His voice was raised and insistent. Previously he would philosophically have shrugged such a matter off and gone about his business. And my being in any way obtuse to a request would have merely led to the subject being changed, while always knowing I could at least be relied upon to buy the next round. Even my attempt to compromise and actually buy him the ticket was stubbornly refused. He had now already made his last attempt to get money and succeeded in obtaining a thousand francs from some strange source deep inside the American embassy which I suspected was female. And we were now back in his room, overlooking the traffic-noisy carrefour de Buci. There was a strange seriousness in his behavior. And he spoke in a way that I had never heard him speak before.
“Mike, I don’t feel right, there’s something wrong with me.”
I had just contributed a small further amount of money for him to go out and buy some food at the market just around the corner, and he excused himself while I remained in the room. He was gone for ten or so minutes and returned and was standing in the middle of the room when, in placing his baguette on the dresser, he suddenly began reaching about himself and patting his pockets. He then said that he’d left behind in the market his piece of Camembert cheese he’d bought. At that moment, his recent story of the blind dog and its incomprehensible owner to whom he spoke in primordial mutterings, and the luggage lost in the Métro, flashed through my mind and I began to laugh. Knowing too that if his cheese was past praying for that I would replace it for him. But for the first time in all the time I had known him, there was anger in his voice directed at me.
“You think that’s funny.”
As Crist went out again to fetch his cheese, I was totally taken aback and realized suddenly that something was really wrong. One had always presumed upon his iron strength and his stoical ability to shrug off and even be amused by all the world’s ills heaped upon him. And these words he said over the loss of his piece of Camembert cheese were, because of their vehemence, among the most wounding words I’d ever heard him speak. And a solemnity overcame me, that such a brief and trivial event might make one feel so. As I left, I thought I would leave it to him to show up at the Hôtel Square before he left for Spain. Girodias meanwhile had organized yet another lunch at yet another eating house to which Muffle Wainhouse’s presence was invited.
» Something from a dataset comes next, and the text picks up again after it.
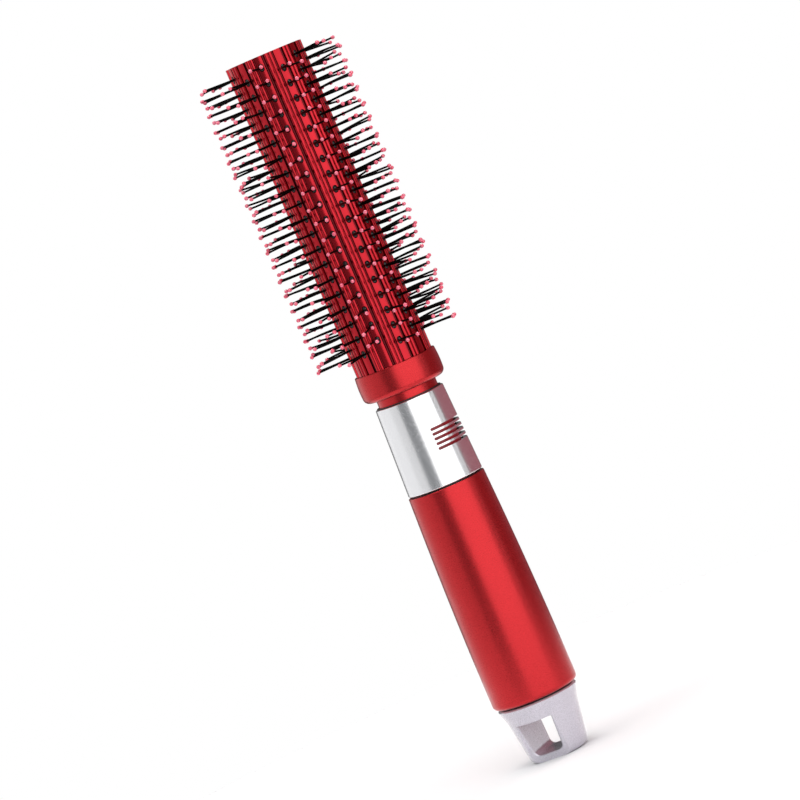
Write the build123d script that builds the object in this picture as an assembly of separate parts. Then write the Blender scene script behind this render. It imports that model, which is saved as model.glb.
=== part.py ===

I was now feeling the pace. But, according to his doctors, so was Girodias, who kept a reference list of Paris restaurants and was sampling this one recently opened which seemed to have made an effort to resemble an Elizabethan country manor, its interior paneled in oak and, along with reputed great cuisine, somberly furnished. Although an acknowledged bon vivant, upon asking Girodias about what he would regard as his favorite meal, he announced it was roast beef and Yorkshire pudding. This was a meal I knew a great deal about, having had myself many times enjoyed it expertly prepared by both Valerie and her mother. Girodias seemed a mite different on this occasion and somewhat more guarded, and I recalled that earlier, when I had mentioned British newspaper interest, he said he was interested in publicity but wished one to be discreet, which was hardly advice to be followed when seeking mention by the press.
However, I vaguely suspected now that Girodias had second thoughts and was reviewing the commercial prospects of The Ginger Man. But I had no idea that he had a scheme already in preparation, according to Terry Southern, who, having written Candy with Mason Hoffenberg, published by the Olympia Press, disclosed such information years later. Girodias was intending during my visit to Paris to wholesale cheat me of my rights in The Ginger Man. And indeed later was even attempting to claim that the novel had been actually written by one of his editors. And, dear me, had I known it at the time, I could have warned him that such as he was plotting had no chance of going according to plan. But there were already other reasons to be cautious. Upon mentioning to Muffle Wainhouse that Girodias and I had agreed concerning an English edition, she immediately asked if I had it in writing. When I said no, she intimated that it would be better that I should, and that Girodias was not a man upon whose word alone one could depend. My reaction was swift and certain. I said that I would depend upon Girodias’s word and that he would have to depend on mine as well.
Lunch ended early. And in the remainder of the afternoon, I went off alone wandering the Paris streets and to make my way to finally visit the church of Sacré-Coeur, which shone so radiantly on its mount overlooking Paris. Upon arriving I found a venerative ceremony in progress, and the church full of women in black. I took a pew. Candles on the altar blazi
ng alight. Jesus above all. And his arms outstretched across the dome vaulting over the altar. The white host on display in its golden, gleamingly jeweled monstrance. The smoke of incense hovering between the massive towers of stone as the sacring bell rang and bells in the tower boomingly tolled. The recitation and litany as the organ thundered, piercing the great gloom. And voices of the choir soared. In crimson vestments, a cleric carried a crucifix and followed by priests and altar boys slow-marched, parading aloft the monstrance with its sacred host, up and down the aisles. The sorcery of these strange benedictions and vespers cast a spell on this darkening day. And the carefully moving feet of these figures in procession, with their liturgical raiment, their staring eyes and judicial faces, haunted the air of this seraphic chamber. The organ thundering out Charles-Marie Widor’s Toccata Symphony no. 5 in F Minor. And in such solemn devoutness, although a total pagan atheist, I was stunned to putting paper francs into the passing collection plate.